## Task goal
Repeat, please, only the lines from the top of the data down to the line with "SEAM_GAP = 0.0004"; include both of those lines.

## Data in this exercise
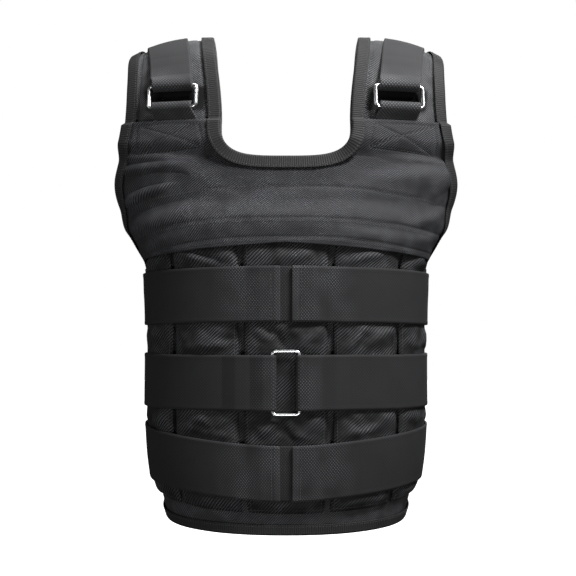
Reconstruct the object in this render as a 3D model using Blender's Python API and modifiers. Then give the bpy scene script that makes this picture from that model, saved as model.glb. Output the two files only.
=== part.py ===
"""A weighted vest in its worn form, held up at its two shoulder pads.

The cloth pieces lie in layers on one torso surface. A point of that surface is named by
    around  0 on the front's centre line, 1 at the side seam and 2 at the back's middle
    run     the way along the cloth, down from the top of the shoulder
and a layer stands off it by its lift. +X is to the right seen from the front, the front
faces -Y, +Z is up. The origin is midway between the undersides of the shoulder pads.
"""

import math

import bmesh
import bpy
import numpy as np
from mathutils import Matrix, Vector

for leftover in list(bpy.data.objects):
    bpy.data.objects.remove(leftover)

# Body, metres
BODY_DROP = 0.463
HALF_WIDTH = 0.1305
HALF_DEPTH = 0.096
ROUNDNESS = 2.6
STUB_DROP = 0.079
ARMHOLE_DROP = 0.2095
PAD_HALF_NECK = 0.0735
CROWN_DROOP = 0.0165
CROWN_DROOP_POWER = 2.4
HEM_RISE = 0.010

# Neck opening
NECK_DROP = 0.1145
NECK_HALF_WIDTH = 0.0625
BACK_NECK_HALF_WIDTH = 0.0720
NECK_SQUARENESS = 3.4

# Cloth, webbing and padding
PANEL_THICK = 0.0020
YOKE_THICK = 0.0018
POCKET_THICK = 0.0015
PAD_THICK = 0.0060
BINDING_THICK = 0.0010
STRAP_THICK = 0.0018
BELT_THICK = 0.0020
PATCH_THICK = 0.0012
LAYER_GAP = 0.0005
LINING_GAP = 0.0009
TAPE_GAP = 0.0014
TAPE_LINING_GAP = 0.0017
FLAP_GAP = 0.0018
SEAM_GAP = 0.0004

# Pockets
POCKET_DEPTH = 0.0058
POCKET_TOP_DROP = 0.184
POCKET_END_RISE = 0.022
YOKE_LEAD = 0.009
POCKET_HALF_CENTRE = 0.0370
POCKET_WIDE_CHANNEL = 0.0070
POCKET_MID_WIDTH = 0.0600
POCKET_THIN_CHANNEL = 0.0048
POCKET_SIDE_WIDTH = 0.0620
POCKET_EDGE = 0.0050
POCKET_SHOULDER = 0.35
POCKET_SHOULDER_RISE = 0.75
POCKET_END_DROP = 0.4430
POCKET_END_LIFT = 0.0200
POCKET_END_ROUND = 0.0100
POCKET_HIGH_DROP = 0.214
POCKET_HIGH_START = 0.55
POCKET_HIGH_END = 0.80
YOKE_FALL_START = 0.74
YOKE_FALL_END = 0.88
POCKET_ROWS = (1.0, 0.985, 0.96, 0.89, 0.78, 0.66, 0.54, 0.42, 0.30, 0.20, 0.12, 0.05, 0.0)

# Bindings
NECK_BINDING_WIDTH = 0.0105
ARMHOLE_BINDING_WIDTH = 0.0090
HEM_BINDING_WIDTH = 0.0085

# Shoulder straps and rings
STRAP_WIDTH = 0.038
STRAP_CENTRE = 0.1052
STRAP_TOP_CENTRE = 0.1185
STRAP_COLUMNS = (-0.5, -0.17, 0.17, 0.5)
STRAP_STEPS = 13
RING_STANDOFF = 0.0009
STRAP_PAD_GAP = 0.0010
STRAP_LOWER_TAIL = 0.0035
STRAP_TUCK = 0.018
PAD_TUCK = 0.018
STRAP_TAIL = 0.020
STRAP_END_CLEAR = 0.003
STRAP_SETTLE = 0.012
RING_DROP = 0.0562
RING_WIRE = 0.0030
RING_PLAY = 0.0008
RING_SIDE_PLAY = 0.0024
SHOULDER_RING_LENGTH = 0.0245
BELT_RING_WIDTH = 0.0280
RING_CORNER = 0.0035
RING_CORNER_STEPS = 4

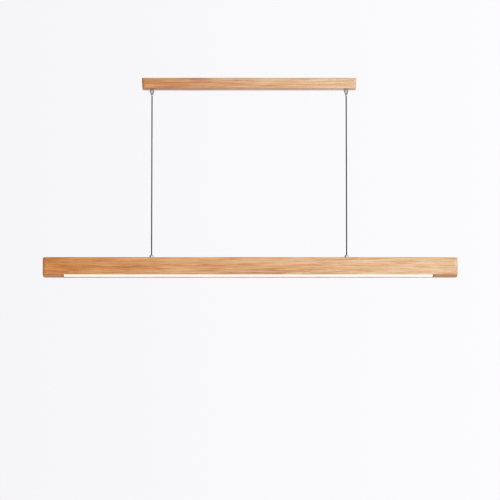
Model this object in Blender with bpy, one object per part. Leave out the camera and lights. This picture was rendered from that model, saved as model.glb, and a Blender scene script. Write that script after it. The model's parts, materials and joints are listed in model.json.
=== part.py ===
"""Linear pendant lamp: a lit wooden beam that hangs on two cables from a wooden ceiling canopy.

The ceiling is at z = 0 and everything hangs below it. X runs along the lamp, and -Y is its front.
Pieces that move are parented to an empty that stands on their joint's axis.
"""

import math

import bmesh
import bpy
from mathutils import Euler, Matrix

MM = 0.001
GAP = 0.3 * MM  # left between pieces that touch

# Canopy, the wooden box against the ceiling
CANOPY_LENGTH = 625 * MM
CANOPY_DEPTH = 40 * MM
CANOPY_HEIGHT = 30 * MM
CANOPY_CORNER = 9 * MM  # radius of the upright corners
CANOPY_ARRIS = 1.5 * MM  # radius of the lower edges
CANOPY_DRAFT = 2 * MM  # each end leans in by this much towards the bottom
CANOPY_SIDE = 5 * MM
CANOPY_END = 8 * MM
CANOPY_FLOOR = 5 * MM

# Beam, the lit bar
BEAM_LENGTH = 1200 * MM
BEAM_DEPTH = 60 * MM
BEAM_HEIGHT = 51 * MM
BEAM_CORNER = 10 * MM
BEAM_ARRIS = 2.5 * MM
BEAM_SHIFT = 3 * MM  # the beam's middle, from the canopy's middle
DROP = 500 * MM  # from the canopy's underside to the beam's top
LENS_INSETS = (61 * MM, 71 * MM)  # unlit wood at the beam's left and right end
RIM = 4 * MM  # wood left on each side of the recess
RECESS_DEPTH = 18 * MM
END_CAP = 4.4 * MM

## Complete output
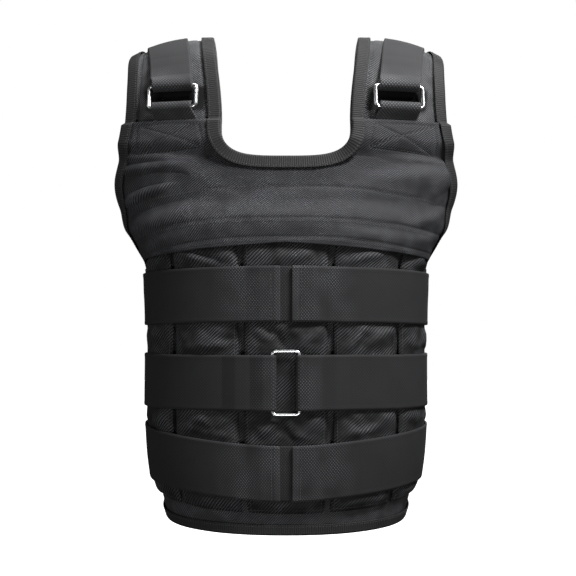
Reconstruct the object in this render as a 3D model using Blender's Python API and modifiers. Then give the bpy scene script that makes this picture from that model, saved as model.glb. Output the two files only.
=== part.py ===
"""A weighted vest in its worn form, held up at its two shoulder pads.

The cloth pieces lie in layers on one torso surface. A point of that surface is named by
    around  0 on the front's centre line, 1 at the side seam and 2 at the back's middle
    run     the way along the cloth, down from the top of the shoulder
and a layer stands off it by its lift. +X is to the right seen from the front, the front
faces -Y, +Z is up. The origin is midway between the undersides of the shoulder pads.
"""

import math

import bmesh
import bpy
import numpy as np
from mathutils import Matrix, Vector

for leftover in list(bpy.data.objects):
    bpy.data.objects.remove(leftover)

# Body, metres
BODY_DROP = 0.463
HALF_WIDTH = 0.1305
HALF_DEPTH = 0.096
ROUNDNESS = 2.6
STUB_DROP = 0.079
ARMHOLE_DROP = 0.2095
PAD_HALF_NECK = 0.0735
CROWN_DROOP = 0.0165
CROWN_DROOP_POWER = 2.4
HEM_RISE = 0.010

# Neck opening
NECK_DROP = 0.1145
NECK_HALF_WIDTH = 0.0625
BACK_NECK_HALF_WIDTH = 0.0720
NECK_SQUARENESS = 3.4

# Cloth, webbing and padding
PANEL_THICK = 0.0020
YOKE_THICK = 0.0018
POCKET_THICK = 0.0015
PAD_THICK = 0.0060
BINDING_THICK = 0.0010
STRAP_THICK = 0.0018
BELT_THICK = 0.0020
PATCH_THICK = 0.0012
LAYER_GAP = 0.0005
LINING_GAP = 0.0009
TAPE_GAP = 0.0014
TAPE_LINING_GAP = 0.0017
FLAP_GAP = 0.0018
SEAM_GAP = 0.0004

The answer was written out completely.